### Data in this exercise:
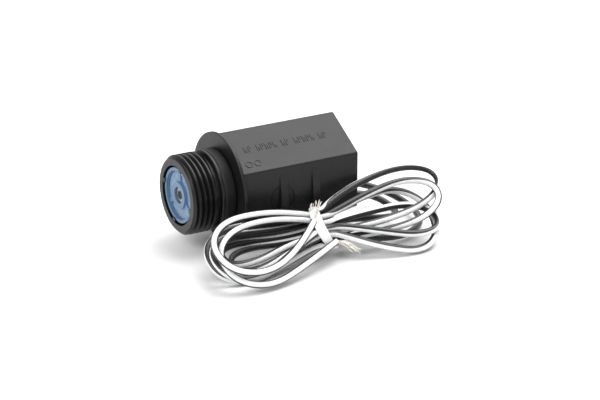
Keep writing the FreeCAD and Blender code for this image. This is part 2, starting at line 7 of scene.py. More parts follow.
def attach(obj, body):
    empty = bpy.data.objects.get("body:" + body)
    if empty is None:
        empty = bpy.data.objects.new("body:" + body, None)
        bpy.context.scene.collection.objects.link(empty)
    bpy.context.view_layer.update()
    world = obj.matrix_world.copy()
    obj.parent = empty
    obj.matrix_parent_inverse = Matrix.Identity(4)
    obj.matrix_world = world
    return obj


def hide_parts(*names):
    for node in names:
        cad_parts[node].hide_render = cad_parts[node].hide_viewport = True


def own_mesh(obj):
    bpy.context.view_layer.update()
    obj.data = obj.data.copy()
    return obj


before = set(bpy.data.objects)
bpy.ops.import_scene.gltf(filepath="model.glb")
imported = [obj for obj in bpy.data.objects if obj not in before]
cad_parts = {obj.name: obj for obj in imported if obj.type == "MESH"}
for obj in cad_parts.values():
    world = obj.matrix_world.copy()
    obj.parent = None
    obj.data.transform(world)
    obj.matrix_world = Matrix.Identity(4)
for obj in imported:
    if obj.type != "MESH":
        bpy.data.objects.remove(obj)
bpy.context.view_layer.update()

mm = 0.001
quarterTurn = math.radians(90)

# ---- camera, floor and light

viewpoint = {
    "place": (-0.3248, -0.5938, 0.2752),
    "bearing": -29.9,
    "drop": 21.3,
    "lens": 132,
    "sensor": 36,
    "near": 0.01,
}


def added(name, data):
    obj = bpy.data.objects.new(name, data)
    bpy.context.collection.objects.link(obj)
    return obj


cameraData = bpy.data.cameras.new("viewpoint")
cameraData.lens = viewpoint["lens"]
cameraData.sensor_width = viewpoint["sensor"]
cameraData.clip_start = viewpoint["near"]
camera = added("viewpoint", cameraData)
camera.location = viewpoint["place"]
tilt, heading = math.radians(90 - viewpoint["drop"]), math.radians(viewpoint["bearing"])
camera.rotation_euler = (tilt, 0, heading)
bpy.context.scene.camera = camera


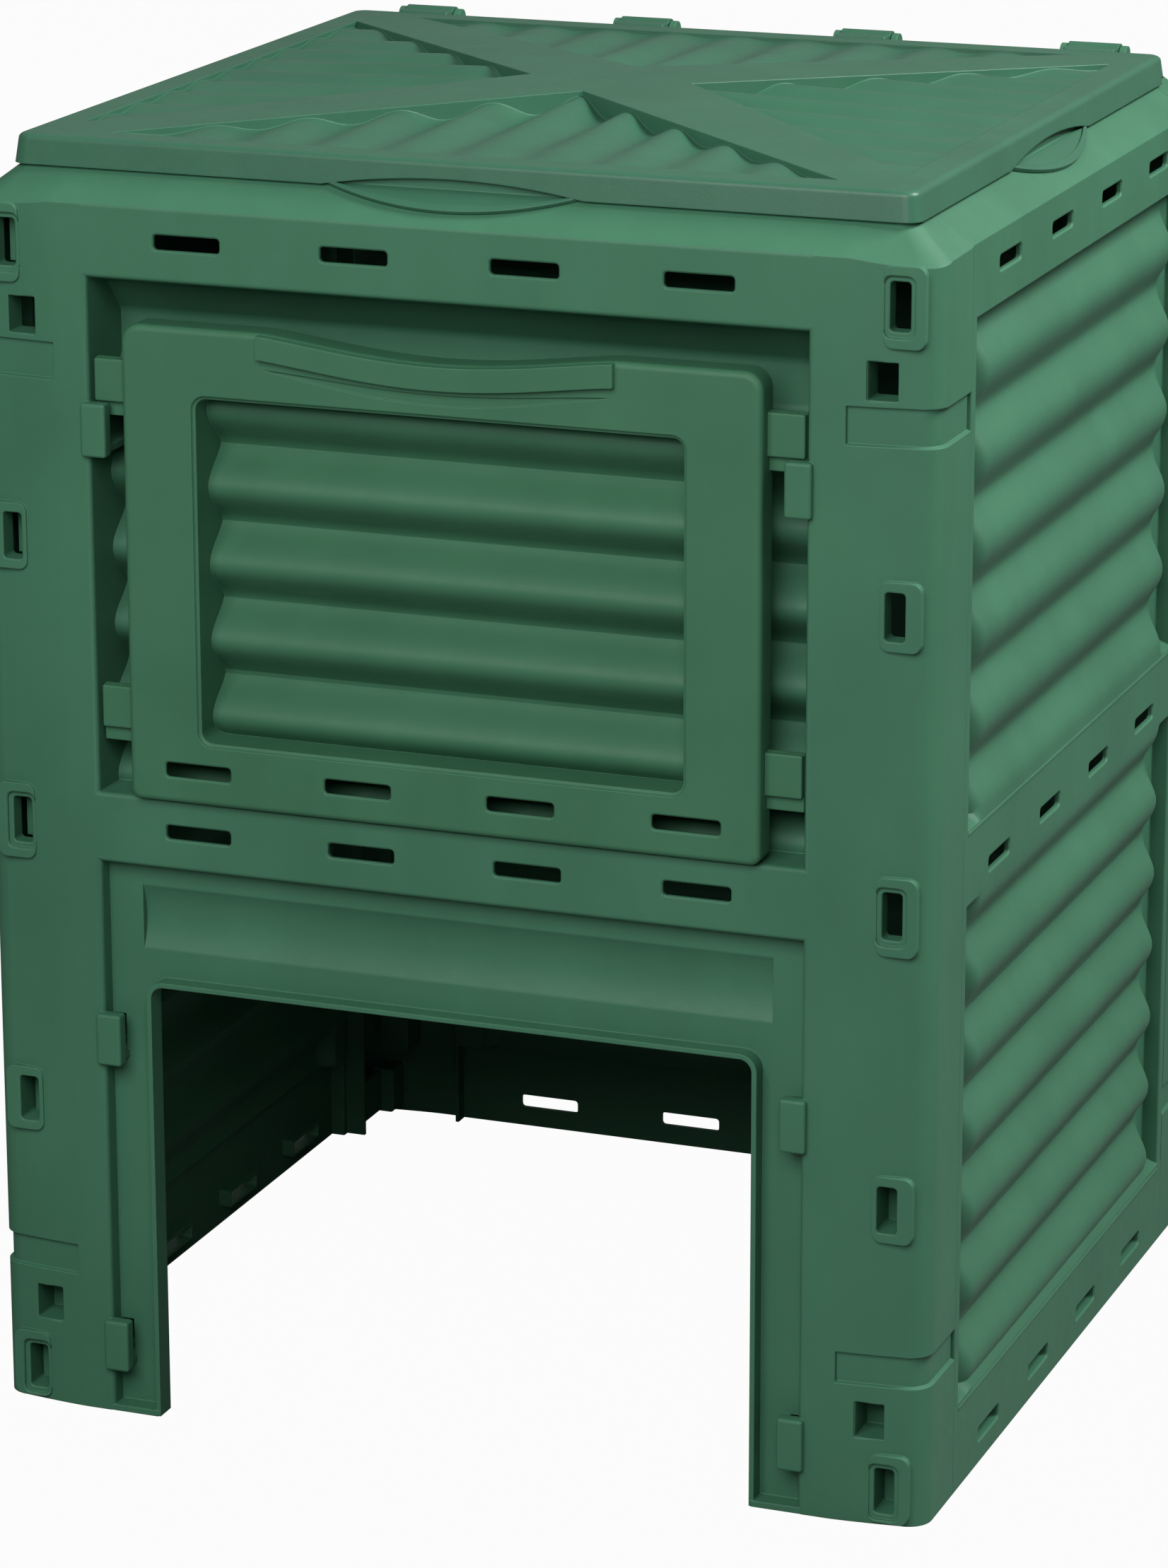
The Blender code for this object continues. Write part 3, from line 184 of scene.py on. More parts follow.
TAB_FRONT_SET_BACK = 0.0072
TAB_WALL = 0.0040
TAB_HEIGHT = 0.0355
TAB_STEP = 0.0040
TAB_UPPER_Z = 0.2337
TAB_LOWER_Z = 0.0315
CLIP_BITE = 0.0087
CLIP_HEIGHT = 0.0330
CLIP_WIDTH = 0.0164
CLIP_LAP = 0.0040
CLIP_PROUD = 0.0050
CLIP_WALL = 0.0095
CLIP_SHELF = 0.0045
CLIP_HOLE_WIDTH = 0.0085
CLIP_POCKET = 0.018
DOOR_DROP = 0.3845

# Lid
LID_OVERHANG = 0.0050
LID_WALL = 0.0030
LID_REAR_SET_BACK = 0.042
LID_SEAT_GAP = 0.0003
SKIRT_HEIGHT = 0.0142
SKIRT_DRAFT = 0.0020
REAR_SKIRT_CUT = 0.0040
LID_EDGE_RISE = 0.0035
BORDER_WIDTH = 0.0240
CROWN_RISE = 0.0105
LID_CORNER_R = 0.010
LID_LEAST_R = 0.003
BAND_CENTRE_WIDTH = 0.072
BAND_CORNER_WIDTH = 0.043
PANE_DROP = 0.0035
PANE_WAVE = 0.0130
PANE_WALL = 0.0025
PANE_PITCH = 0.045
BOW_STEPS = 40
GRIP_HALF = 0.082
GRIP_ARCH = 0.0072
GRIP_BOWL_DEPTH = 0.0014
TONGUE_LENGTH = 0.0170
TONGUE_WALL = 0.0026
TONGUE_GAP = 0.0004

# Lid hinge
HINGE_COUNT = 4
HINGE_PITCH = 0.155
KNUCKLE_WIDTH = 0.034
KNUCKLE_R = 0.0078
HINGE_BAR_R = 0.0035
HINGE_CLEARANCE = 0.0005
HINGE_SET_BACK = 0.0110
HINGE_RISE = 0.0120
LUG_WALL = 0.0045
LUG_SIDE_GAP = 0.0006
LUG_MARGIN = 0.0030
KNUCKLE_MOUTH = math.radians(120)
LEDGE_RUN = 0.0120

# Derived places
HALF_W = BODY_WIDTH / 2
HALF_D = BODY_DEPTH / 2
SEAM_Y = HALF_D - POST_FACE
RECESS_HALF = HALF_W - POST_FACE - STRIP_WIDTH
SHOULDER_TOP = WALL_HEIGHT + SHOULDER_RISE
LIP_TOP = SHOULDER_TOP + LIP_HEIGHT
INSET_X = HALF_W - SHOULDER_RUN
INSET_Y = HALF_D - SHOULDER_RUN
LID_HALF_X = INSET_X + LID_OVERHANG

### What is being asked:
Nothing should be left out: return all of the records exactly.

### Written solution:
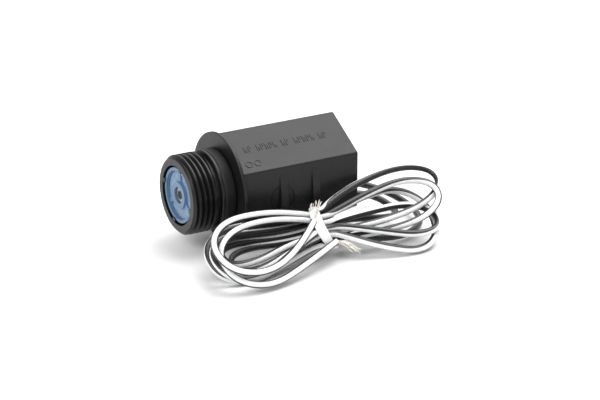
Keep writing the FreeCAD and Blender code for this image. This is part 2, starting at line 7 of scene.py. More parts follow.
def attach(obj, body):
    empty = bpy.data.objects.get("body:" + body)
    if empty is None:
        empty = bpy.data.objects.new("body:" + body, None)
        bpy.context.scene.collection.objects.link(empty)
    bpy.context.view_layer.update()
    world = obj.matrix_world.copy()
    obj.parent = empty
    obj.matrix_parent_inverse = Matrix.Identity(4)
    obj.matrix_world = world
    return obj


def hide_parts(*names):
    for node in names:
        cad_parts[node].hide_render = cad_parts[node].hide_viewport = True


def own_mesh(obj):
    bpy.context.view_layer.update()
    obj.data = obj.data.copy()
    return obj


before = set(bpy.data.objects)
bpy.ops.import_scene.gltf(filepath="model.glb")
imported = [obj for obj in bpy.data.objects if obj not in before]
cad_parts = {obj.name: obj for obj in imported if obj.type == "MESH"}
for obj in cad_parts.values():
    world = obj.matrix_world.copy()
    obj.parent = None
    obj.data.transform(world)
    obj.matrix_world = Matrix.Identity(4)
for obj in imported:
    if obj.type != "MESH":
        bpy.data.objects.remove(obj)
bpy.context.view_layer.update()

mm = 0.001
quarterTurn = math.radians(90)

# ---- camera, floor and light

viewpoint = {
    "place": (-0.3248, -0.5938, 0.2752),
    "bearing": -29.9,
    "drop": 21.3,
    "lens": 132,
    "sensor": 36,
    "near": 0.01,
}


def added(name, data):
    obj = bpy.data.objects.new(name, data)
    bpy.context.collection.objects.link(obj)
    return obj


cameraData = bpy.data.cameras.new("viewpoint")
cameraData.lens = viewpoint["lens"]
cameraData.sensor_width = viewpoint["sensor"]
cameraData.clip_start = viewpoint["near"]
camera = added("viewpoint", cameraData)
camera.location = viewpoint["place"]
tilt, heading = math.radians(90 - viewpoint["drop"]), math.radians(viewpoint["bearing"])
camera.rotation_euler = (tilt, 0, heading)
bpy.context.scene.camera = camera


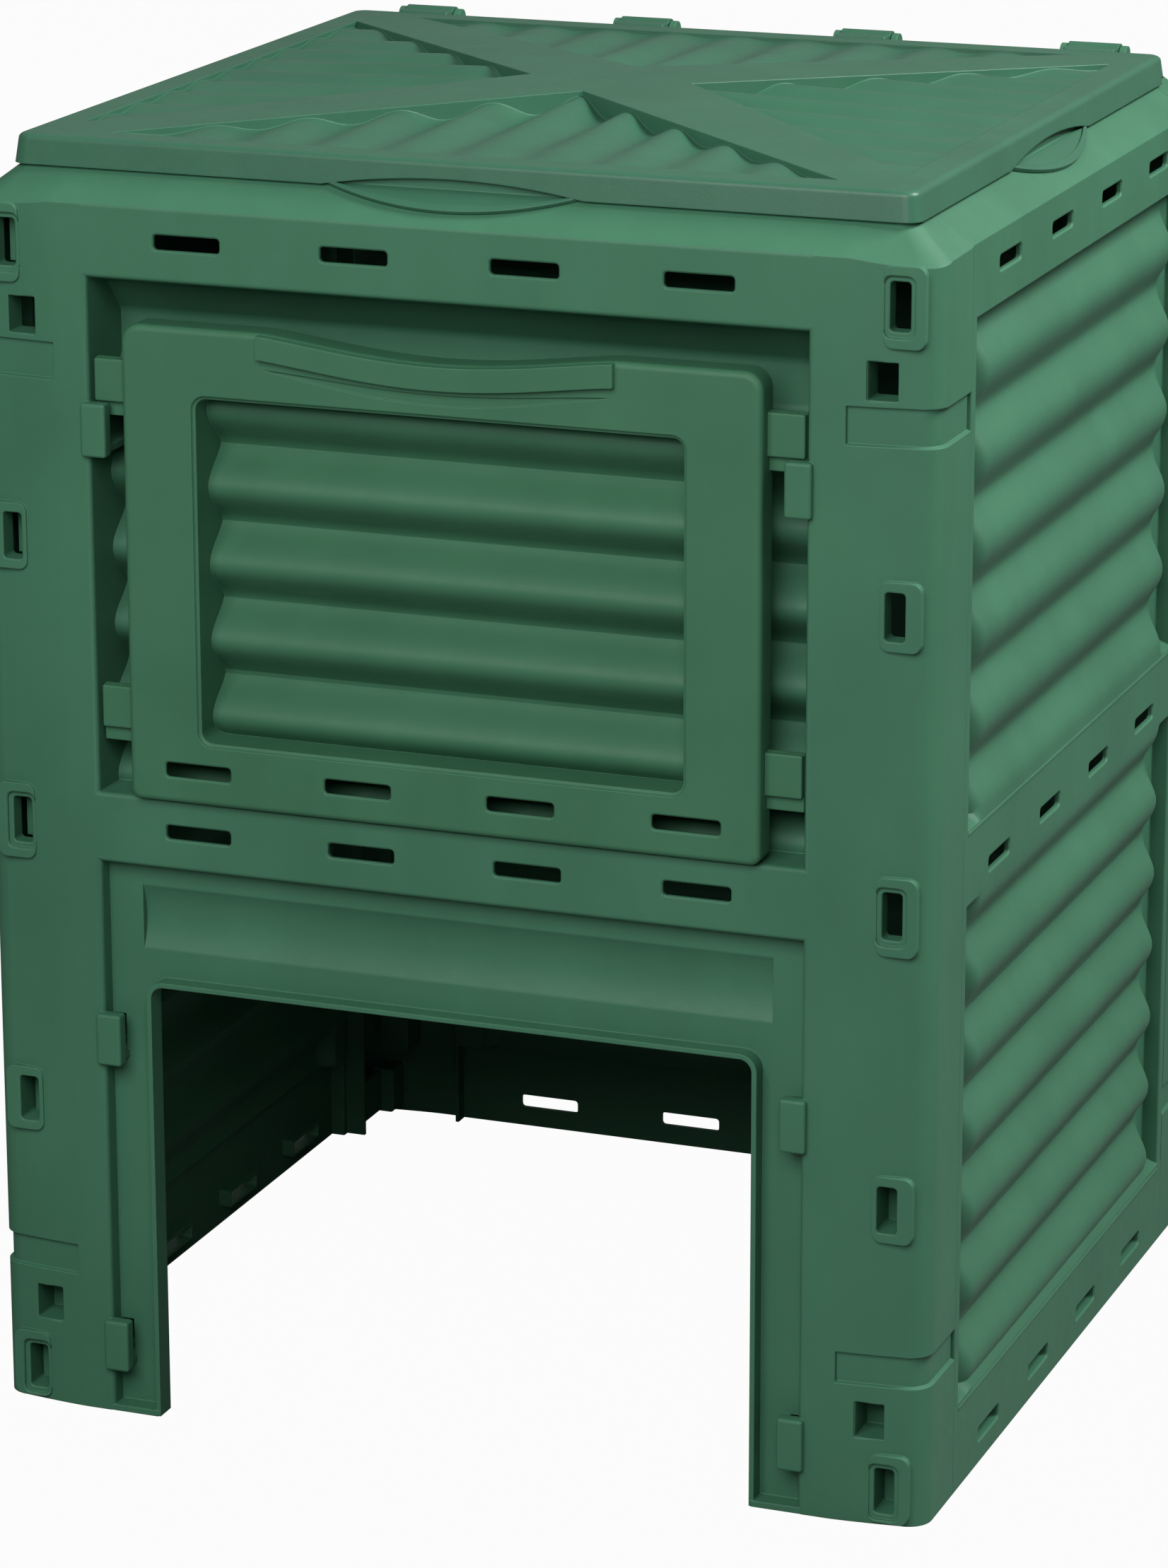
The Blender code for this object continues. Write part 3, from line 184 of scene.py on. More parts follow.
TAB_FRONT_SET_BACK = 0.0072
TAB_WALL = 0.0040
TAB_HEIGHT = 0.0355
TAB_STEP = 0.0040
TAB_UPPER_Z = 0.2337
TAB_LOWER_Z = 0.0315
CLIP_BITE = 0.0087
CLIP_HEIGHT = 0.0330
CLIP_WIDTH = 0.0164
CLIP_LAP = 0.0040
CLIP_PROUD = 0.0050
CLIP_WALL = 0.0095
CLIP_SHELF = 0.0045
CLIP_HOLE_WIDTH = 0.0085
CLIP_POCKET = 0.018
DOOR_DROP = 0.3845

# Lid
LID_OVERHANG = 0.0050
LID_WALL = 0.0030
LID_REAR_SET_BACK = 0.042
LID_SEAT_GAP = 0.0003
SKIRT_HEIGHT = 0.0142
SKIRT_DRAFT = 0.0020
REAR_SKIRT_CUT = 0.0040
LID_EDGE_RISE = 0.0035
BORDER_WIDTH = 0.0240
CROWN_RISE = 0.0105
LID_CORNER_R = 0.010
LID_LEAST_R = 0.003
BAND_CENTRE_WIDTH = 0.072
BAND_CORNER_WIDTH = 0.043
PANE_DROP = 0.0035
PANE_WAVE = 0.0130
PANE_WALL = 0.0025
PANE_PITCH = 0.045
BOW_STEPS = 40
GRIP_HALF = 0.082
GRIP_ARCH = 0.0072
GRIP_BOWL_DEPTH = 0.0014
TONGUE_LENGTH = 0.0170
TONGUE_WALL = 0.0026
TONGUE_GAP = 0.0004

# Lid hinge
HINGE_COUNT = 4
HINGE_PITCH = 0.155
KNUCKLE_WIDTH = 0.034
KNUCKLE_R = 0.0078
HINGE_BAR_R = 0.0035
HINGE_CLEARANCE = 0.0005
HINGE_SET_BACK = 0.0110
HINGE_RISE = 0.0120
LUG_WALL = 0.0045
LUG_SIDE_GAP = 0.0006
LUG_MARGIN = 0.0030
KNUCKLE_MOUTH = math.radians(120)
LEDGE_RUN = 0.0120

# Derived places
HALF_W = BODY_WIDTH / 2
HALF_D = BODY_DEPTH / 2
SEAM_Y = HALF_D - POST_FACE
RECESS_HALF = HALF_W - POST_FACE - STRIP_WIDTH
SHOULDER_TOP = WALL_HEIGHT + SHOULDER_RISE
LIP_TOP = SHOULDER_TOP + LIP_HEIGHT
INSET_X = HALF_W - SHOULDER_RUN
INSET_Y = HALF_D - SHOULDER_RUN
LID_HALF_X = INSET_X + LID_OVERHANG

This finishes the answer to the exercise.